Site icon JONATHAN TURLEY

Columbia Professor: Barr Can Release Grand Jury Information But Does Not Want To Do So

As we await the release of the Special Counsel report, there are some curious standards being suggested for the release of grand jury information. Various media organizations have featured experts insisting that Barr could release such information called Rule 6(e) information. That is news for me. I was counsel in one of the largest Rule 6(e) cases, the Rocky Flats Grand Jury case, years ago in Denver. Yet, the Nation has posted an explanation by Columbia University Law Professor Jeffrey Fagan that the rules for such disclosure are “elastic” and Barr could be “creative” in making releases. In my view, that is in direct contradiction with not just long-standing but recent precedent. There should not be just a wildly different account by legal experts on such a question so I would like to explain why such views are misplaced.

Professor Fagan is the Isidor and Seville Sulzbacher Professor of Law at Columbia Law School and teaches Epidemiology at the Mailman School of Public Health at Columbia University.

Here is the part of the article that attracted by attention (and was highlighted on Reddit):

“Last week, Barr told members of the Judiciary Committee that he had no choice in the matter because the law requires that a special counsel follow all Justice Department guidelines in the course of an investigation, and they include such a provision. But Columbia University legal scholar Jeffrey Fagan said, in an e-mail exchange, that the guideline is “very elastic.” . . .

Barr also claimed that a recent court ruling precluded him from releasing grand-jury material. According to the decision handed down two weeks ago, judges don’t have inherent authority to release grand-jury testimony, meaning they can’t order their release for reasons other than those spelled out in the law. But Fagan says that Barr could ask a judge to do so under the existing statute. “All he has to do is be somewhat creative and cautious at the same time, reassuring the court that this is not new law or precedent,” he said, adding: ‘If he wanted to. Which it seems he doesn’t. Which is not a surprise to anyone. It’s obvious that he’s playing both sides of that divide in this case, employing a strategy tailored to suit his patron at the White House.'”

I am not sure what being “creative and cautious” would amount to in this circumstances, but I do know what Federal Rule of Criminal Procedure 6(e) says and how it has been interpreted. This information is viewed as strictly barred from disclosure except under narrow conditions. It is true that you can ask for a court order though even that is limited by recent decisions.
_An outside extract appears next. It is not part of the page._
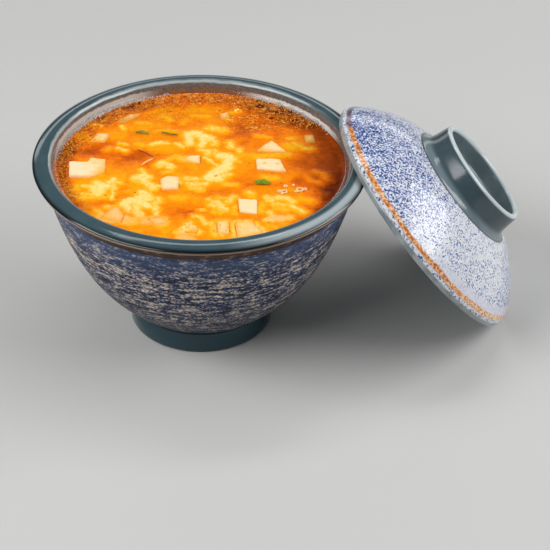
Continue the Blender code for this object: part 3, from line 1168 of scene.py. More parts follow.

Just a week ago, the D.C. Circuit rejected a district court’s claim to have the “inherent supervisory authority” to disclose grand jury matters that are historically significant. Senior Judge Douglas Ginsburg wrote for the majority opinion for himself and Judge Gregory Katsas. Judge Sri Srinivasan dissented. After discussing the reason for the strict secrecy governing grand jury information, the court barred what Professor Fagan might call “creative” logic. In reading Rule 6(e)(2)(B) with the specifically enumerated exceptions to the secrecy requirement  in Rule 6(e)(3), the court concluded that federal law “explicitly require[s] secrecy in all [] circumstances” other than the specifically listed exceptions.

The panel specifically looked at the Nixon precedent from Haldeman v. Sirica where the D.C. Circuit upheld the decision of Chief Judge John Sirica of the U.S. District Court for the District of Columbia to disclose sealed grand jury records to the House Judiciary Committee. The panel questions the “ambiguous logic” of the court in that case but held that Haldeman was not based on inherent authority but rather fell within an express exception to allow for disclosure in “judicial proceedings.” The court ultimately adopts a narrow view in line with the Sixth Circuit and declines “to craft an exception to grand jury secrecy outside the terms of the Rule.”

This brings us back to Professor Fagan’s view that the rule is “very elastic.” It is anything but elastic in the view of the D.C. Circuit. One can certainly disagree with the decision. I argued for such inherent authority in the Rocky Flats case but the D.C. Circuit view is shared by many judges. I am not sure what it means to say that “All [Barr] has to do is be somewhat creative and cautious at the same time, reassuring the court that this is not new law or precedent.” It is precedent in a major rulings and clear on it restrictive interpretation. It is from the same court that issued Haldeman. Thus, I am baffled by the statement that ‘If [Barr] wanted to. Which it seems he doesn’t. Which is not a surprise to anyone. It’s obvious that he’s playing both sides of that divide in this case, employing a strategy tailored to suit his patron at the White House.'” I find that rather unfair to Barr. He is following the long-standing view of the Justice Department that has been steadfastly maintained by a long-line of administrations.